En revanche, nous devons éviter une chose à tout prix - surévaluer l'importance de cette crise, et ce jusqu'à lui faire prendre une dimension complètement démesurée. On peut ainsi citer l'essai délirant de Michael Ignatieff, paru dans le dernier numéro de la New York Review of Books: selon lui, la guerre civile syrienne s'est muée en «guerre par procuration opposant les Grandes Puissances», un évènement historique et révolutionnaire, qui voit «une vague alliance réunissant plusieurs démocraties capitalistes en difficulté se dresser face au despotisme autoritariste - la Russie et la Chine; une première, qui figurera dans les annales de la science politique».
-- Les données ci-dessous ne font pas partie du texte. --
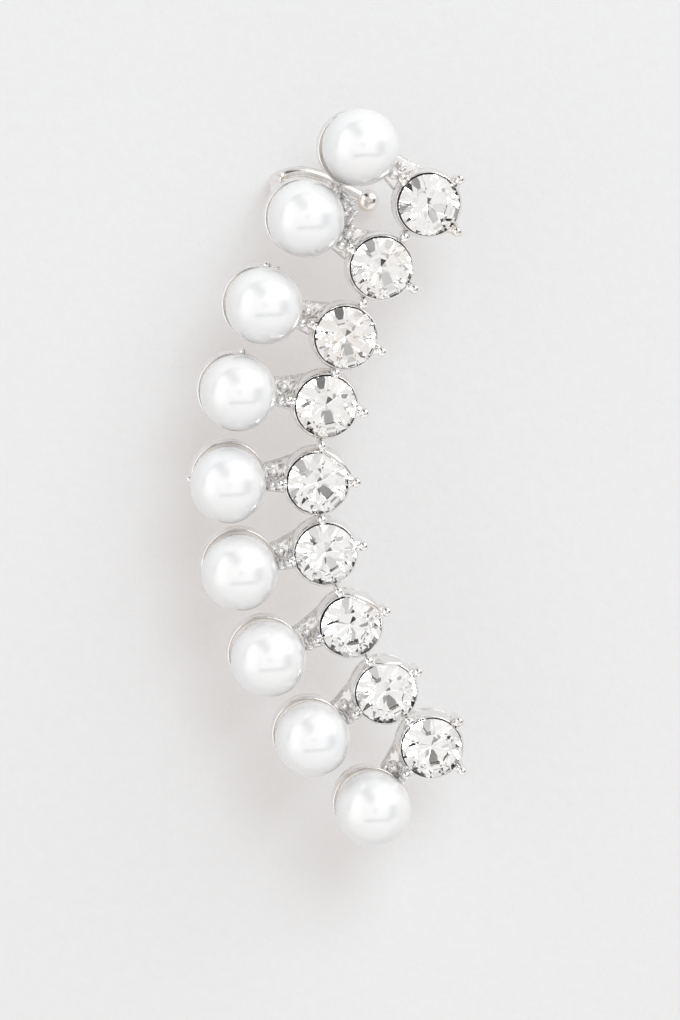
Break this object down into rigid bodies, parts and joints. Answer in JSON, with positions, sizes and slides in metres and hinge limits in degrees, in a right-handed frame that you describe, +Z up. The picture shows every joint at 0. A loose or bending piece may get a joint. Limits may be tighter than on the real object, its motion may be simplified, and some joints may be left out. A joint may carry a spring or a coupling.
{
  "type": "ear cuff",
  "caption": "Crescent ear cuff with a row of pearls in cups beside a row of clear cut stones in claw settings, on a wire ear hook and a lobe post.",
  "frame": {"origin": "middle of the cuff's box, on the surface that it rests on", "axes": "+Z up from the surface to the cuff's face, +Y along the cuff towards the end with the ear hook, -X towards the outer edge with the pearls"},
  "size_m": [0.0178, 0.0488, 0.0124],
  "materials": {
    "silver": "polished silver-tone plating over cast metal",
    "pearl": "pearlescent white coating with a soft gloss",
    "crystal": "clear cut glass with a mirrored back"
  },
  "bodies": {
    "root": {"metal_frame": "silver", "pearl_1": "pearl", "pearl_2": "pearl", "pearl_3": "pearl", "pearl_4": "pearl", "pearl_5": "pearl", "pearl_6": "pearl", "pearl_7": "pearl", "pearl_8": "pearl", "pearl_9": "pearl", "stone_1": "crystal", "stone_2": "crystal", "stone_3": "crystal", "stone_4": "crystal", "stone_5": "crystal", "stone_6": "crystal", "stone_7": "crystal", "stone_8": "crystal", "stone_9": "crystal"}
  },
  "joints": []
}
Précisons tout d'abord que la Russie et la Chine se sont comportées de manière scandaleuse; elles ont fourni des armes au régime d'Assad, et ont opposé leur veto à trois résolutions de l'ONU qui menaçaient la Syrie de sanctions. Pour autant, on aurait bien du mal à expliquer en quoi cet état de fait constitue une «première». Les Etats-Unis ont soutenu leur part d'ignobles tyrans au nom du soi-disant intérêt national - aussi tirées par les cheveux aient pu être leurs explications.
Précisons enfin qu'une «guerre par procuration» est une guerre entre nations rivales, menée sur le territoire d'un pays tiers afin de limiter au mieux les destructions sur leur sol. Le Vietnam était une guerre par procuration, tout comme le conflit du Nicaragua. (C'est du moins ainsi que les considéraient les superpuissances de l'époque; les Vietnamiens et les Nicaraguayens ne voyaient évidemment pas la chose de cet œil). L'Amérique n'est pas en guerre contre la Russie ou la Chine. Si c'était le cas, la Syrie serait un choix des plus étranges pour un conflit de ce type: aucune des «Grandes Puissances» (un terme pour le moins suranné dans ce monde polycentrique, si ce n'est acentrique) n'y envoient de troupes, et les armes qu'elles y font parvenir sont - relativement - légères. Certes, le conflit peut encore s'aggraver. Le rôle des diplomates est d'empêcher un tel scénario - il n'est pas de se laisser aller à des fantasmes imprégnés de nostalgie, que ce soit au profit de la diplomatie de la canonnière (propre à la Guerre froide) ou de leurs lointaines parties de Risk.